Beim Lebensmittelkauf gilt "Geiz ist geil" und gleichzeitig wird Essbares bedenkenlos in den Mülleimer geworfen. Können Verbraucher da guten Gewissens Dank für die Ernte sagen?
Dank sagen heißt, sich über etwas zu freuen oder etwas anzuerkennen. Aus eigenem Antrieb und aus eigener Überzeugung. Alles andere ist kein Dank, sondern nur eine Anmerkung.

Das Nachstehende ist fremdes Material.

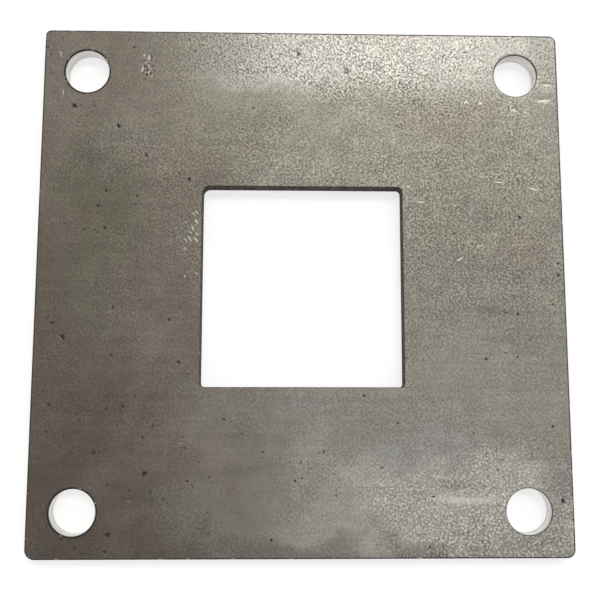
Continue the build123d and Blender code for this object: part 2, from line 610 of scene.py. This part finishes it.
class PlateMesh:
    """Gathers the points and triangles of the plate."""

    def __init__(self):
        self.points = []
        self.faces = []
        self.values = {name: [] for name in ATTRIBUTES}

    def add_points(self, points, **values):
        """Adds points and returns the number of the first. Values are per point, and 0 if left out."""
        first = len(self.points)
        self.points += [tuple(p) for p in points]
        for name, column in self.values.items():
            column += list(values.get(name, [0.0] * len(points)))
        return first

    def add_wall(self, line, section, is_drilled=False):
        """Sweeps the section round an outline. Returns the numbers of its top and foot points."""
        points, normals, along = line
        count = len(points)
        firsts = []
        for inset, height, cut, wall in section:
            row = np.column_stack([points - normals * inset, np.full(count, height)])
            drilled = float(is_drilled and wall == 1.0)
            shares = {"cut": cut - drilled, "wall": wall - drilled, "drilled": drilled}
            columns = {name: [share] * count for name, share in shares.items()}
            firsts.append(self.add_points(row, along=along, **columns))
        for upper, lower in zip(firsts, firsts[1:]):
            for i in range(count):
                j = (i + 1) % count
                self.faces.append((upper + i, lower + i, lower + j))
                self.faces.append((upper + i, lower + j, upper + j))
        return range(firsts[0], firsts[0] + count), range(firsts[-1], firsts[-1] + count)

    def add_face(self, rims, height, marks, step, is_upper):
        """Fills a face between its rims, the outer one first, with a fine net round its marks."""
        rim_numbers = [n for rim in rims for n in rim]
        rim_points = np.array([self.points[n][:2] for n in rim_numbers])
        net = face_net(step, marks.taken)
        flat = np.concatenate([net, np.array([row[:2] for row in marks.rows]).reshape(-1, 2)])
        blank = [0.0] * len(net)
        first = self.add_points(
            np.column_stack([flat, np.full(len(flat), height)]),
            dent=blank + [row[2] for row in marks.rows],
            rust=blank + [row[3] for row in marks.rows],
            bright=blank + [row[4] for row in marks.rows],
        )
        numbers = rim_numbers + list(range(first, first + len(flat)))
        edges, start = [], 0
        rim_of = np.full(len(numbers), -1)
        for number, rim in enumerate(rims):
            count = len(rim)
            edges += [(start + i, start + (i + 1) % count) for i in range(count)]
            rim_of[start:start + count] = number
            start += count
        places = np.concatenate([rim_points, flat])
        found = delaunay_2d_cdt([Vector(p) for p in places], edges, [], 0, SAME_PLACE)
        corner_numbers = np.array([origin[0] for origin in found[3]])[np.array(found[2])]
        stands_on = rim_of[corner_numbers]
        on_one_rim = (stands_on >= 0) & (stands_on == stands_on[:, :1])
        p, q, r = np.moveaxis(places[corner_numbers], 1, 0)
        area = np.abs(np.cross(q - p, r - p)) / 2
        # A triangle that stands on one hole's rim alone would cover the hole
        is_left_out = on_one_rim.all(axis=1) & ((stands_on[:, 0] > 0) | (area < LEAST_AREA))
        for corner in corner_numbers[~is_left_out]:
            a, b, c = [numbers[i] for i in corner]
            self.faces.append((a, b, c) if is_upper else (a, c, b))

    def make(self, name):
        """The Blender object of the mesh."""
        mesh = bpy.data.meshes.new(name)
        mesh.from_pydata(self.points, [], self.faces)
        for key, column in self.values.items():
            attribute = mesh.attributes.new(key, "FLOAT", "POINT")
            attribute.data.foreach_set("value", np.array(column, np.float32))
        mesh.shade_smooth()
        return show(bpy.data.objects.new(name, mesh))


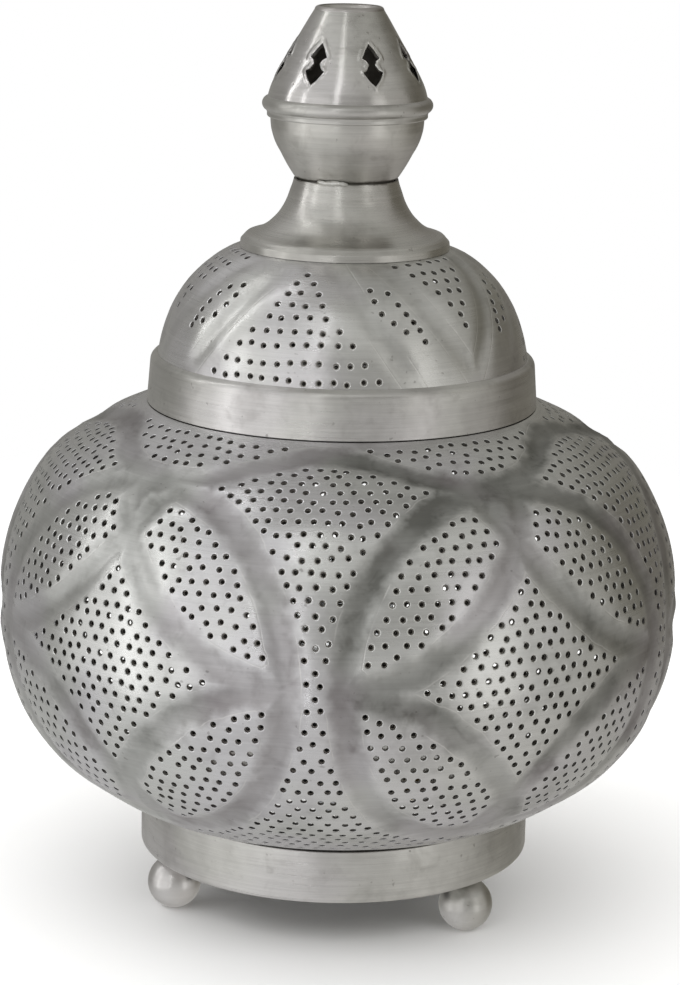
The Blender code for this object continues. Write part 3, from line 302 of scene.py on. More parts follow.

Um einmal im Jahr als Verbraucher anzumerken, dass die Versorgung mit dem, was satt macht, in unserem Land zu unserer Zufriedenheit geregelt ist, braucht's keinen Erntedank. Diese Tatsache hinnehmen und abhaken kann man an jedem beliebigen Tag. An jedem Tag, an dem im Zwei-Personen-Haushalt vier gleichzeitig angebrochene Packungen Wurst im Kühlschrank lagern und von vornherein klar ist, dass man ihren Inhalt sowieso nicht ganz aufessen wird.
An jedem Tag, an dem das Pausenbrot wieder in der Schultasche liegenbleibt - in der beruhigenden Auffassung, dass man es ja nicht weggeworfen hat (sondern die Mama das für einen erledigt).
Solange Millionen Euro für "Aufklärungs"-Kampagnen ausgegeben werden, in denen auf die Selbstverständlichkeit hingewiesen wird, dass mit Lebensmitteln achtsam umzugehen ist, sollte man das Danken für die Ernte denen überlassen, die Grund dazu haben: den Landwirten.
Verbraucher sollten etwas anderes tun: denken. Überdenken, ob Erntedank mehr ist als ein Fest, das der Bauernverband immer so schön mit großem Umzug feiert, oder ein Termin im Kirchenjahr, bei dem man nicht abseits stehen will. Überdenken, ob sie das, was andere ernten, so schätzen, dass sie dafür echten Dank sagen können.
Immer mehr Menschen denken nach. Das Bewusstsein dafür, was Lebensmittel wert sind, wächst. Aber dazu tragen nicht von der Bundesregierung finanzierte Broschüren bei, in denen erklärt wird, was das Mindesthaltbarkeitsdatum ist, sondern daran haben die Landwirte großen Anteil.
Ohne Millionenbudget im Rücken informieren sie, was hinter ihrer Arbeit steckt und was die Verbraucher von ihnen erwarten können. Sie ernten. Stellvertretend für alle. Deshalb sollen sie auch danken. Und die Verbraucher mit ihnen. Aus eigenem Antrieb und aus eigener Überzeugung.